Remembering "The Guy Who Paints On The Beach"

Arts & Culture

On one wall a Venice street scene: bright and busy storefronts peopled with bright and busy figures eating, walking, talking—living the Florida life in great gobs of textured oil paint. Another wall, another scene: an explosive Siesta Key sunrise captured in streaks of salmon, yellow and fiery orange playing across a deep blue ocean behind a foreground of delicate reeds. To the right, dark earthen tones lay out an impressionistic landscape like a distressed photograph or patched memory of a land already lost. Nine more pieces populate the ground floor of the Center for Arts and Humanity with a handful more on the third floor, where the Arts and Cultural Alliance makes its home. The life’s work of painter and Sarasota staple Gary Ritzenhein, the late artist is commemorated this summer with a special exhibit entitled The Guy Who Paints On The Beach and an opening reception tonight at 5pm.

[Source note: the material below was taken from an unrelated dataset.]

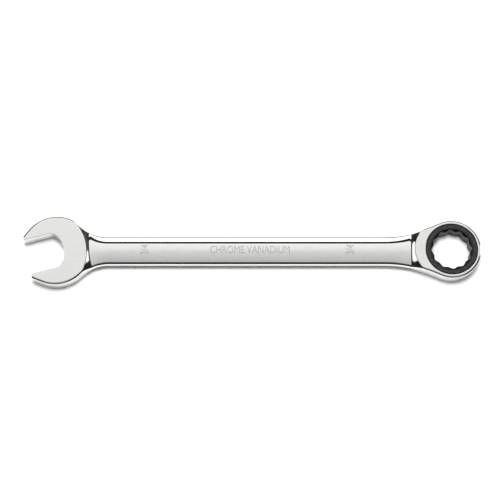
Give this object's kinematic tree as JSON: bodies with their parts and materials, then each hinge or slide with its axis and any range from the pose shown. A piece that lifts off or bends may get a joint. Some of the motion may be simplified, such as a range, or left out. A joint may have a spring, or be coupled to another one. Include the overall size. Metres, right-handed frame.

“Through his interpretation of these scenes, he shows you Siesta Beach, he shows you what this community looks like and what we’ve become known for,” says Jim Shirley, executive director for the Arts and Cultural Alliance. Known for posting up by the lifeguard tower at Siesta Key Beach with his easel, his paints and his palette knife (often used in place of a brush), Ritzenhein made a name for himself not only through his constant presence, but an uncanny ability to capture, if not the strict reality of the scene, the beach feel in all its seemingly paradoxical brightness and heat haze. “That was a real talent of his,” says Shirley.

Following Ritzenhein’s passing last September, the family continued to receive requests to view his work. Holding a sizable collection, they reached out to the Arts and Cultural Alliance as to the possibility of exhibition and Shirley was quick to act. The Alliance tries to host local work in the building at least once a month, he says, and Ritzenhein’s Sarasota renown and subject matter made him the perfect candidate.

“We’re a community that’s centered around beautiful beaches and we’re blessed to have a great artistic community,” says Shirley, “and when you combine the beauty and simplicity of the beaches and the artists who are able to capture them, it’s a good combination.”

The opening reception for The Guy Who Paints On The Beach begins tonight at 5pm at the Center for Arts and Humanity. Beach refreshments will be served and dress is casual summer beach attire. The exhibit hangs through Sep. 15.